All three were awarded the prestigious Gates Millennium Scholarship, which each year funds up to 10 years of education for 1,000 low-income, high-achieving minority students across the country.

The program aims to support students from the undergraduate through doctoral level in science, engineering, mathematics, education and library sciences. African Americans, Latinos and other minorities have long been underrepresented in those fields. Applicants must be U.S. citizens with at least a 3.3 grade-point average.

For the only high school in a city of 58,000 southeast of downtown Los Angeles, to produce three Gates scholars in one year is "a very big deal," said Charles Evans, a spokesman for the program, which was established with a $1-billion grant from the Bill and Melinda Gates Foundation. "When you see a school get more than one, it's unusual and should be celebrated," Evans said.

Some would call that an understatement. The program received 11,000 25-page applications, which were winnowed down to 1,000 recipients, based on grades and income.

Of those, 178 scholarships went to high school students in California, including 21 in Los Angeles, eight in San Diego and two in Long Beach.

This all explains the good feeling these days at Paramount High, a campus of about 3,000 students. The school, where almost all of the students are eligible for free lunch programs, offers a variety of intervention programs and enjoys strong parental support.

But facing skyrocketing tuition costs, "my mom started crying when we learned I'd been awarded the scholarship," Ramon said. "We're not the richest family in the world. She'd been praying for something like this for a long time."

The students were urged to apply for the Gates scholarships late last year by their counselors. The good news was announced a few weeks ago on the campus public address system.

On June 26, their achievement will be honored by the Paramount Unified School District's Board of Education. Paramount Mayor Peggy Lemons said the students will be formally recognized by the City Council in September.

"I feel remarkably proud," said David Verdugo, superintendent of Paramount Unified. "There are many words that come to mind: perseverance, courage, confidence and success."

"We aim to use them as models," he added. "Their names will be prominent in my graduation speech before 6,000 people in stands on Thursday."

Michael Krager, who teaches Advanced Placement English literature and comprehension and has a large tattoo of William Shakespeare's face on his right arm, said Suleika, Nunez and Ramon are the kinds of students who "destroy preconceptions about high achievers."

"At first glance, you think, 'They're brilliant, and they must come from stable families with lots of money,' " Krager said. "In fact, their personal histories are nothing like that."

Suleika, for example, was born in the U.S. but spent most of her childhood in Mexico.

She was 9 years old and unable to speak a word of English when her family moved to Paramount.
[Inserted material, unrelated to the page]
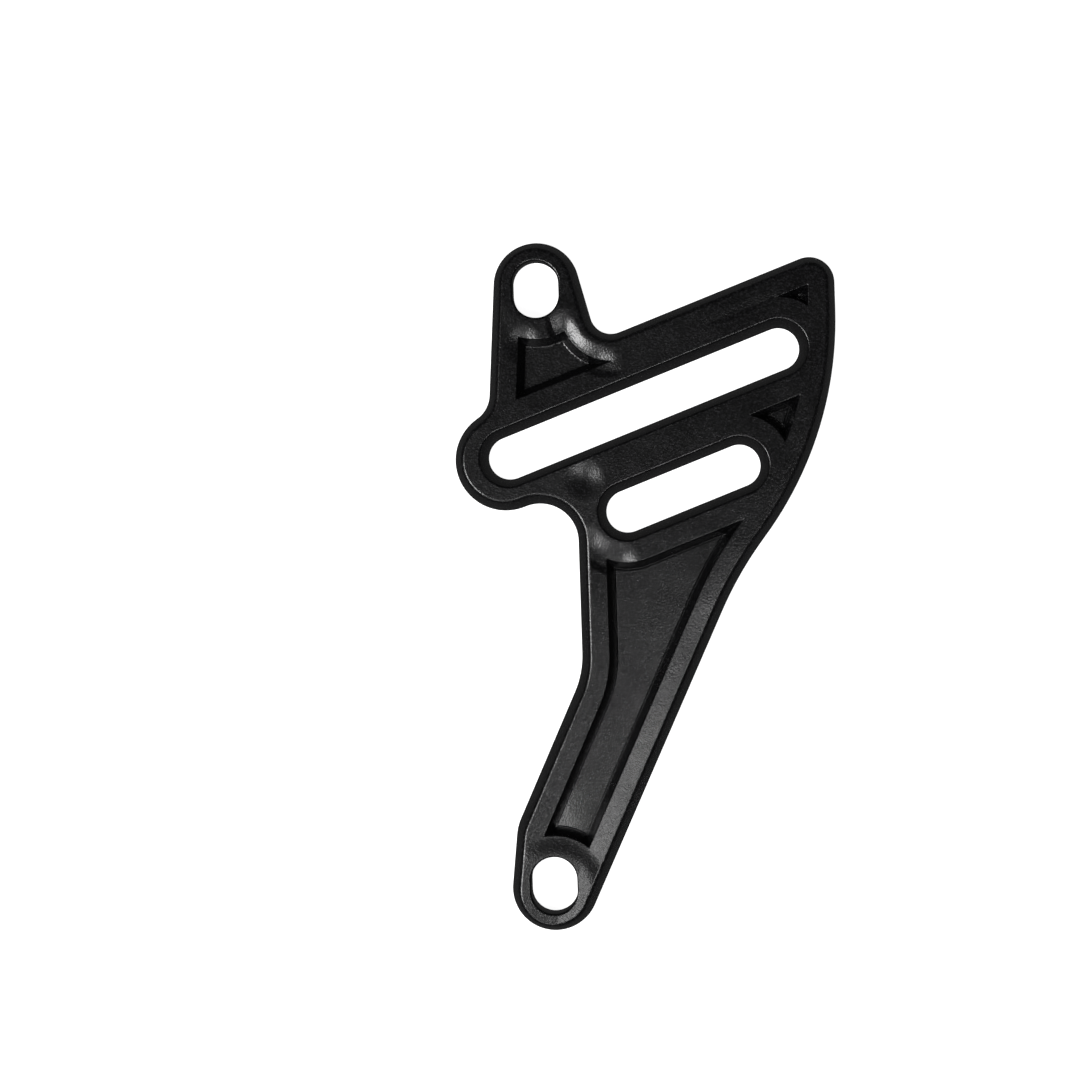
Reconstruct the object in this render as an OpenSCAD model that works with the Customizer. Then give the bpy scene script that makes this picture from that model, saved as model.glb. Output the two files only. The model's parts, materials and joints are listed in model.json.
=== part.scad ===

Her younger sister's autism has motivated Suleika to want to specialize in therapeutic sciences.

"Everyone has hardships," said Suleika, sitting on a lunch table at her school. "It all depends on how you deal with them."

Krager suggested another trait that sets the three apart. "None of these kids has that fierce Machiavellian drive to be the best, at any cost," he said. "They're not trying to impress anyone except, maybe, their moms and dads."

"Take Ramon," he said. "His intellectual gifts are simply paramount -- no pun intended."